Sean O’Brien is due an almighty 80. Could this be the day? Harinordoquy roams in the way Heaslip used to and Bonnaire is somewhere between a six and seven in style. The balance there does not look right.

Then again, Saint-André knows he can afford to alter his game plan because he has the reigning World Player of the Year, Thierry Dusautoir, there to cover over the cracks.

It is simple. Ireland need to avoid lineouts unless they are close enough to make France concentrate on

defending them rather than going after Rory Best’s throw.

As Rob Kearney indicated, Ireland’s kicking has to be a lot better exiting their half and also in making the ball contestable for the chasers.

In this regard, Clement Poitrenaud has been known to make the odd rash mistake. Jonathan Sexton has to pressurise the full-back.

The forwards must drive around the edges of the French ruck. The old Munster pick-and-go could be beneficial if the support players can get on the shoulder of the carrier for the offload.

In the scrum, the French look readymade to challenge Mike Ross’s anchor role. Healy will have to repel the gifted Nicolas Mas. Best will be crucial here. History is not on their side. The crowd won’t be either. If O’Connell can get his men to keep it tight, composed and play the game in France’s half, there is reason for optimism.

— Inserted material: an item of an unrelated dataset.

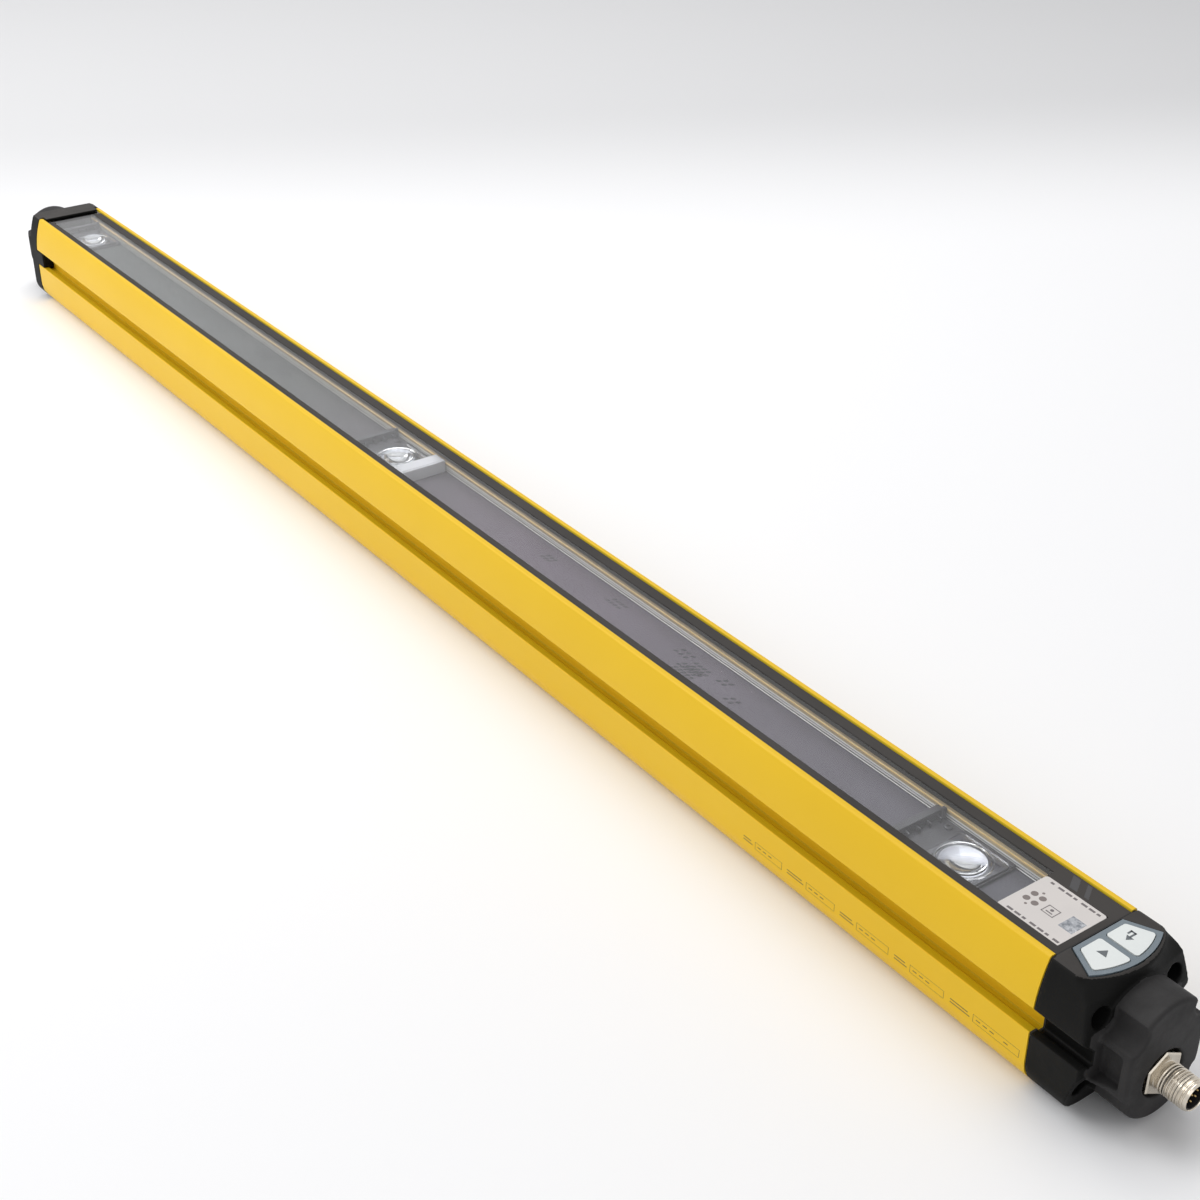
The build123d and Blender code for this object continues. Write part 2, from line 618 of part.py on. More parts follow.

Ireland must keep it tight until the time is right.

Verdict: France

France: C Poitrenaud; V Clerc, A Rougerie, W Fofana, J Malzieu; F Trinh-Duc, M Parra; J-B Poux, D Szarzewski, N Mas, P Pape, Y Maestri, T Dusautoir (capt), I Harinordoquy.

Ireland: Ireland: R Kearney; T Bowe, K Earls, G D’Arcy, A Trimble; J Sexton, C Murray; C Healy, R Best, M Ross, D O’Callaghan, P O‘Connell (capt), S Ferris, S O’Brien, J Heaslip.